The Race Is On For The Black Singlets At World Shears Champs
A mixture of title and selection series’ winners will be the six members of the New Zealand team for the 2023 World Shearing and Woolhandling Championships in Scotland.
The processes were decided last week by Shearing Sports New Zealand’s national committee annual meeting, on recommendations from its North and South island delegates’ meetings.
The winners of the Golden Shears Open Championship in Masterton on March 4 and the New Zealand Shears Open in Te Kuiti on April 1 will be automatic selections for the two machine shearing berths, but if the same shearer wins both events the second position will go to the NZ Shears runner-up.
The two woolhandlers will be the top two in the final of an eight-show national selection series, comprising four rounds in the North Island four in the South Island.
Rounds will be held at Waimate, Poverty Bay, Hawke’s Bay, Central Hawke’s Bay, Lumsden, Balclutha, Gore and Masterton, and finals will be at the Golden Shears.
The two blades shearers will be the top two in an eight-show series with events at the Waimate Shears, Rangiora, Ashburton, Christchurch, Reefton, Mayfield, Oxford and MacKenzie Shows.
The World Championships will be held on June 22-25 next year during the Royal Highland Show at Ingliston, Edinburgh.
The championships will be the 19th, the first having been for machine-shearing only in England in 1977, and a feature of the Edinburgh championships will be New Zealand’s attempt to regain supremacy in the machine shearing and the defence of its new No 1 acclaim in the blades events.
New Zealand has won the machine shearing individual and teams events double 10 times, but missed-out on both titles at the last championships three years ago in France, where New Zealand for the first time won the blades shearing double, highlighted by new international and Geraldine shearer Allan Oldfield’s breaking of an African stranglehold on the individual title.
While Sheree Alabaster, of Taihape, and Pagan Rimene, of Alexandra, won the woolhandling teams event in 2019, it was the third time in a row that New Zealand had not won the individual title at a World Championships abroad since Alabaster won in Norway in 2008.
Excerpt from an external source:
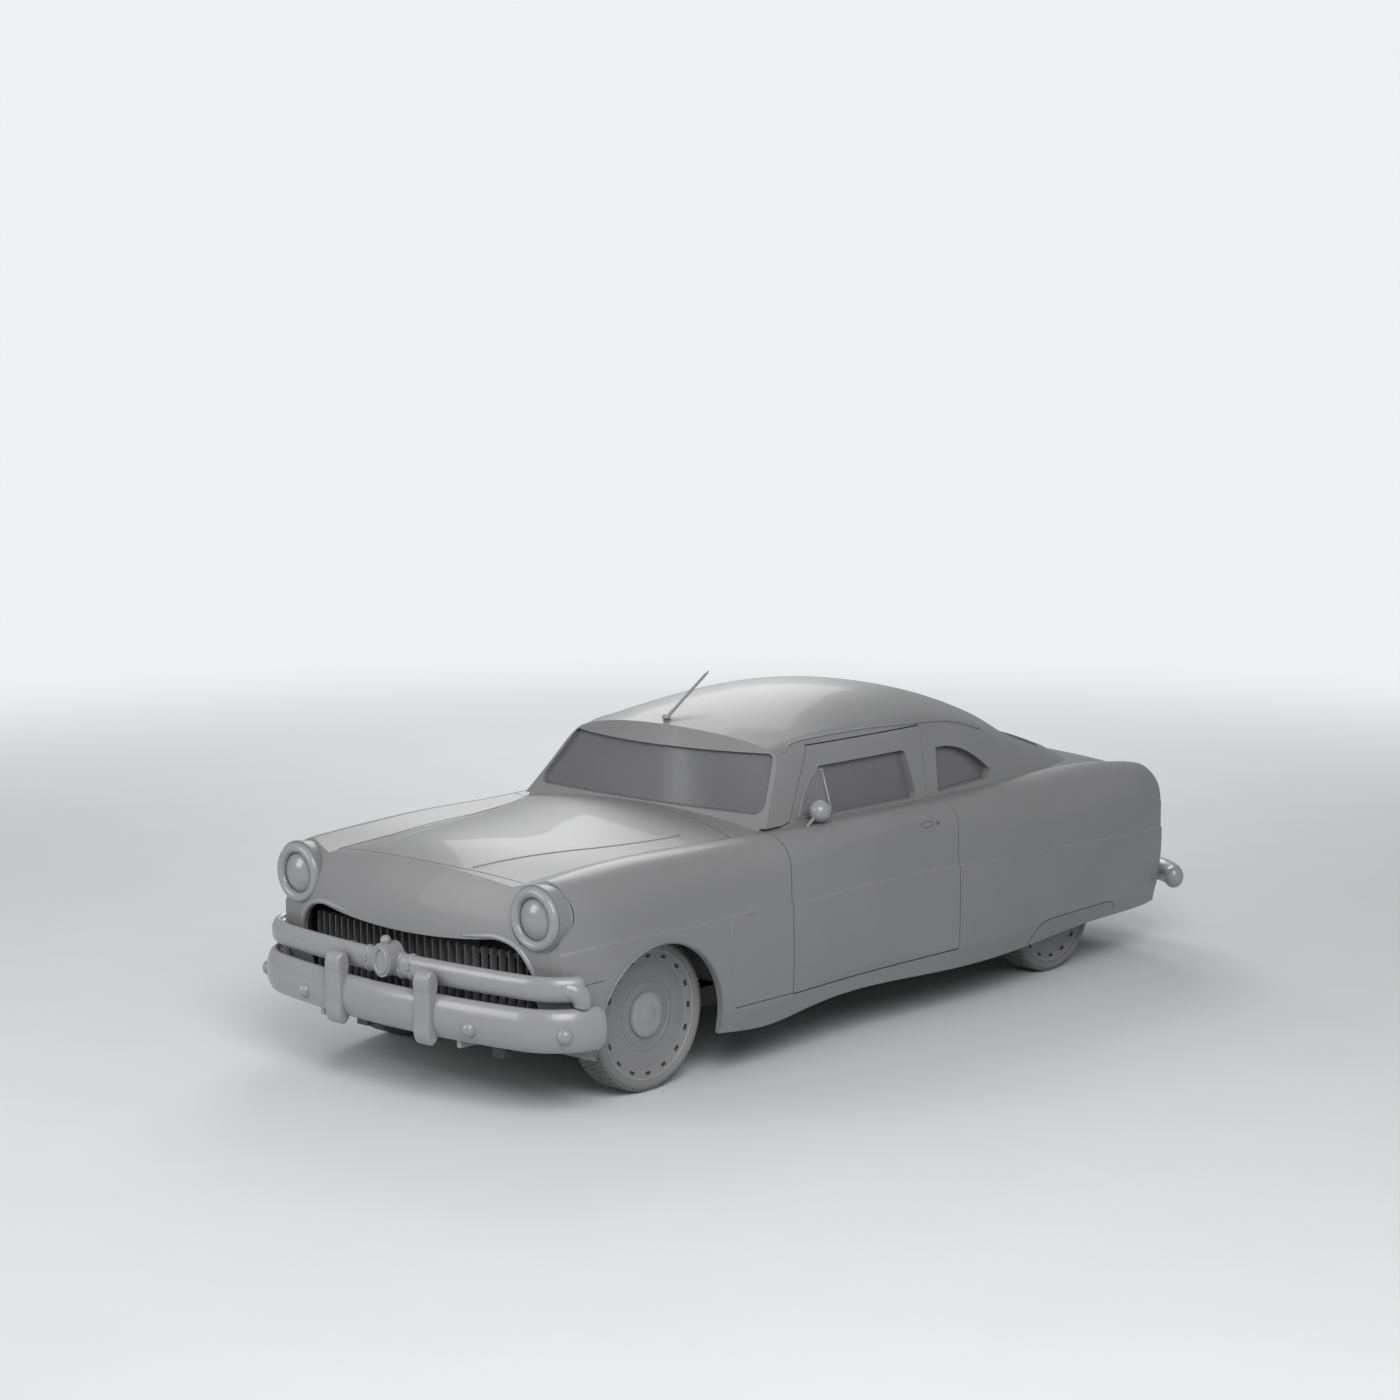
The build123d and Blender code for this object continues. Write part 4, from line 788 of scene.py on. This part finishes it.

Some big competition is expected in Scotland, especially in the machine shearing, with UK nations’ teams chosen during the current Northern Hemisphere season including defending individual champion Richard Jones, for Wales.
New Zealand gun, World nine-hours ewes shearing record-holder and now-established and award-winning Cornwall farmer Matt Smith is also in the England team, after winning the England championship final in June, and will be out to emulate brother and Hawke’s Bay shearer Rowland Smith’s winning of the title, in Ireland in 2014.
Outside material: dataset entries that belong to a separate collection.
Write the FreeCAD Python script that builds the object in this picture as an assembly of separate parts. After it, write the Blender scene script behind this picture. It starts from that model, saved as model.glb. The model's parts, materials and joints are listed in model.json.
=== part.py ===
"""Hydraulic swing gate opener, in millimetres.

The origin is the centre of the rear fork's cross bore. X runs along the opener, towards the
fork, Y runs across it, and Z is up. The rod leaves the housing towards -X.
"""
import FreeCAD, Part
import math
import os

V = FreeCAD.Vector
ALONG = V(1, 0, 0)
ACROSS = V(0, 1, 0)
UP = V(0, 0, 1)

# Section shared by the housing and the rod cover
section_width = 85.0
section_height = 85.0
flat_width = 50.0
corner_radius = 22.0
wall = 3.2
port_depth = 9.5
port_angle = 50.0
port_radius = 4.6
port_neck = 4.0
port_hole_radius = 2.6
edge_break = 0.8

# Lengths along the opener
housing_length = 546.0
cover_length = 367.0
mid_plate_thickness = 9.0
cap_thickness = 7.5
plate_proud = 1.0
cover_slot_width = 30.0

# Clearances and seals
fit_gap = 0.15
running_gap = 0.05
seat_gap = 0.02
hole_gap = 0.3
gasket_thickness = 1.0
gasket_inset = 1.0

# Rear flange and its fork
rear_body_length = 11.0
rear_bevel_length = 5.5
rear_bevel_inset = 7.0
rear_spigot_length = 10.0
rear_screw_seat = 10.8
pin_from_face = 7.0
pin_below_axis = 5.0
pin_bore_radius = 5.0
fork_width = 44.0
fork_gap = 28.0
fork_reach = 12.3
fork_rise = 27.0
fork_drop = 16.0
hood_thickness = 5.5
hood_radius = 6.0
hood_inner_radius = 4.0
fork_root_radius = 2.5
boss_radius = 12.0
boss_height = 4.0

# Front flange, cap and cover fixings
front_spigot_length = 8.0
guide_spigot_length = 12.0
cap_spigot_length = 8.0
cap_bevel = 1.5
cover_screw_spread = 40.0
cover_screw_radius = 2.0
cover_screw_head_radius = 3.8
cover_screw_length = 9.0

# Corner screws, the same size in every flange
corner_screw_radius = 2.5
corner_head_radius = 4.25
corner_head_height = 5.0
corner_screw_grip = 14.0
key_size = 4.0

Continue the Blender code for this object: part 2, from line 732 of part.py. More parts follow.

But 2012 individual champion, two-times teams champion and New Zealand-based Scottish shearer Gavin Mutch recently missed selection for what would otherwise have been an eighths championships representing Scotland in a row, dating back to 2005.
He won major titles the Royal Highland Open and the Scottish Blackface Championships in June, but was just third in Scotland team selection event the Scottish National Championship and did not enter the Scottish National Circuit which decided the second machine shearing position.